Il Kosovo a due velocità. Quella di un’Europa che lo vuole sempre più moderno  ed emancipato, e quello della tradizione che lo isola, lo rende facile preda della criminalità. Si fa presto a fare i paladini dei diritti dei kosovari. Ma  i kosovari sono consapevoli dei propri diritti? La vogliono davvero una “democrazia” calata dall’alto? ma soprattutto sono disposti i kosovari a  rinunciare ai propri regolamenti di conti, a quell’anti-europea idea del “farsi giustizia da soli”?

Copyright Luca Barbieri

Mentre forze americane e europee difendono il territorio, presidiano i  confini, insegnano come funziona uno Stato Moderno, nei confini estremi del paese vige ancora la legge del taglione: il Kanun. L’antica legge non scritta  delle montagne è lontana da Pristina, che si sta organizzando per diventare una brutta copia di una città americana. E’ lontana anche da Mitrovica, dove la  guerra è diventata tensione permanente, dove i nemici sono i Serbi. E mentre gli albanesi del kosovo aspettano la libertà, mentre i grandi centri sembrano  un grande bazar filo-americano, c’è una legge parallela che si estende nelle montagne.  

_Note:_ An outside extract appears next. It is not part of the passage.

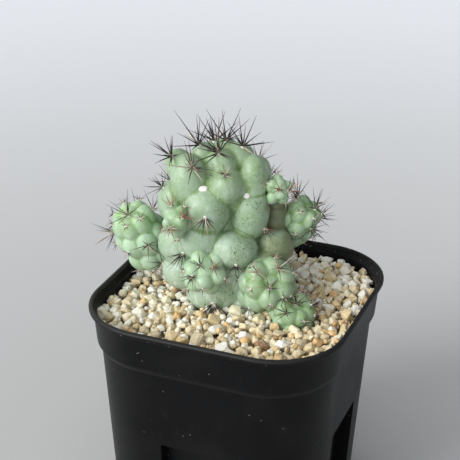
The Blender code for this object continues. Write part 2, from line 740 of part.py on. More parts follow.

Il kanun rende schiave decine di famiglie le une dalle altre. Occhio per  occhio dente per dente. Una famiglia che subisce un omicidio ha diritto imprescindibile di far pagare il pegno alla famiglia dell’omicida. La colpa si estende al primogenito fino alla terza generazione. La fine arriva solo quando giustizia è fatta. Risultato: per colpe dei padri centinaia di nuclei familiari  ora si trovano intrappolati nelle loro stesse case. Il “regolamento delle montagne” mette in riga le donne, sulle quali i loro padri e sposi, hanno pieno  potere. Una legge che fa di una promessa un patto di sangue. Una tradizione che trova forte radicamento nell’onore e in un principio totalmente anarchico:  “Tutti gli uomini sono uguali davanti a Dio, ognuno ha diritto di difendere il proprio onore”. In questa autogestione la famiglia diventa il perno attorno a  cui ruota la vita sociale.  La famiglia allargata diventa clan, il capo è il componente maschio più anziano, i clan si dividono territorio e affari.  Qualcosa che assomiglia molto alla nostra camorra. Non è un segreto che gli albanesi facciano  affari con la malavita campana per la spartizione della droga in Italia.  

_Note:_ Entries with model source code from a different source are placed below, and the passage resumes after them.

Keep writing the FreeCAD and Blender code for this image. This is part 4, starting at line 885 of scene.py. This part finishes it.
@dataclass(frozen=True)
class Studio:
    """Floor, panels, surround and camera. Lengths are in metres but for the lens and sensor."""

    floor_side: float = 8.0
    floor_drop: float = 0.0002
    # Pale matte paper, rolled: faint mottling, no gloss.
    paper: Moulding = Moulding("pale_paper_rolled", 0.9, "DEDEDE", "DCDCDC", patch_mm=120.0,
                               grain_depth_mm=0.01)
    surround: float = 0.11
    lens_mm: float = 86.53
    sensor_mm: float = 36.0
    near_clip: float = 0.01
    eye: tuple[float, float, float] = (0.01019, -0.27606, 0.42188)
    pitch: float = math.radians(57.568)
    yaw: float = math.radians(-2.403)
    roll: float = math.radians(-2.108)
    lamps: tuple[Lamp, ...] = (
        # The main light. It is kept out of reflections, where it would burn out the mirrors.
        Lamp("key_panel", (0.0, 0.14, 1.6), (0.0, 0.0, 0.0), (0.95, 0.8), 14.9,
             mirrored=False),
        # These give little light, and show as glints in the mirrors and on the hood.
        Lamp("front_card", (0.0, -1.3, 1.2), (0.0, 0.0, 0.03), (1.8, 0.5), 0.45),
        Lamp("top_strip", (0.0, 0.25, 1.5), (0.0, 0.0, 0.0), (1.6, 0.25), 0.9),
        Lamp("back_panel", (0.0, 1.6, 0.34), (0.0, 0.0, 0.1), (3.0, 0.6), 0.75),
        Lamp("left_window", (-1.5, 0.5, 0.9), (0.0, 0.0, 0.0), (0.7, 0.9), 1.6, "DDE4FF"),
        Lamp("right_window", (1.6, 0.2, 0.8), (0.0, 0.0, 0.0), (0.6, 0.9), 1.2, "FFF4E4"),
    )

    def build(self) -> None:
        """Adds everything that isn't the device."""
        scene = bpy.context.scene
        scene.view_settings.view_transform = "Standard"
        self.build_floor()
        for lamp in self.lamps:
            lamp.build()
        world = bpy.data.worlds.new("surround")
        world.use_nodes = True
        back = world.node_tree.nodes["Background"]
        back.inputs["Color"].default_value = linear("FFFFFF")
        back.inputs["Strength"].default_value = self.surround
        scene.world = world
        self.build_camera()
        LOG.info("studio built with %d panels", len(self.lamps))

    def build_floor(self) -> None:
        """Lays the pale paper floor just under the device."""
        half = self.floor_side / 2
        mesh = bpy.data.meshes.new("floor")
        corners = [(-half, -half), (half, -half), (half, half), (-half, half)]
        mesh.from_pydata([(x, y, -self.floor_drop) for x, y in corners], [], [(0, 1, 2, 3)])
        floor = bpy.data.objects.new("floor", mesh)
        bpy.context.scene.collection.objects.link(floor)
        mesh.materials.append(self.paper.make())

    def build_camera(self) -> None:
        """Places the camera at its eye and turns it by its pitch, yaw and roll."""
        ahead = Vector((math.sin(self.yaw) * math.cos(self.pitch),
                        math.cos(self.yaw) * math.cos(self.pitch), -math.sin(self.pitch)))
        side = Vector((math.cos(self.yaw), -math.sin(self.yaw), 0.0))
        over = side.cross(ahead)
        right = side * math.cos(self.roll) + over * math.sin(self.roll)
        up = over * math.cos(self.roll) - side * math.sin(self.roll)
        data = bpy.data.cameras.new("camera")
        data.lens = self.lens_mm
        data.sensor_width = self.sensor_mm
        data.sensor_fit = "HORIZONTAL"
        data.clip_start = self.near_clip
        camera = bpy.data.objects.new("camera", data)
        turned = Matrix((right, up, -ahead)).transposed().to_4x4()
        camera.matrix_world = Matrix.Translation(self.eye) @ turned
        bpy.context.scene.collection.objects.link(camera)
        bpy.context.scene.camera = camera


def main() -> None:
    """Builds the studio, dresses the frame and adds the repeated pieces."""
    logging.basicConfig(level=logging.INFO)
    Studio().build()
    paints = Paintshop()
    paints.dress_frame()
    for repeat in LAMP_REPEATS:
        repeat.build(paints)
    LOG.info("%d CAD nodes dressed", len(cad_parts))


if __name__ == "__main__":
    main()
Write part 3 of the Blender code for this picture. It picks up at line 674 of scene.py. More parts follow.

L’entrata del Patriarcato di Pec (Foto Luca Barbieri)

Tutto questo non trova posto nelle grandi strade nuove di Pristina, nei palazzi dell’Unione Europea, nelle belle stanze dell’Eulex, Osce Unimick e tutte le diavolerie che l’Europa si è inventata per “mettere ordine” in Kosovo. Per tutti quanti i nemici sono i serbi, i nazionalisti, guerrafondai, e  “crudeli” serbi. Meglio tenerli buoni, che se mettono le mani sulla terra del  gasdotto russo l’America comincia ad avere gli incubi. E intanto, ai confini della “regione che non c’è” c’è una legge non scritta molto più forte della  legge che l’Europa vuole imporre dall’alto.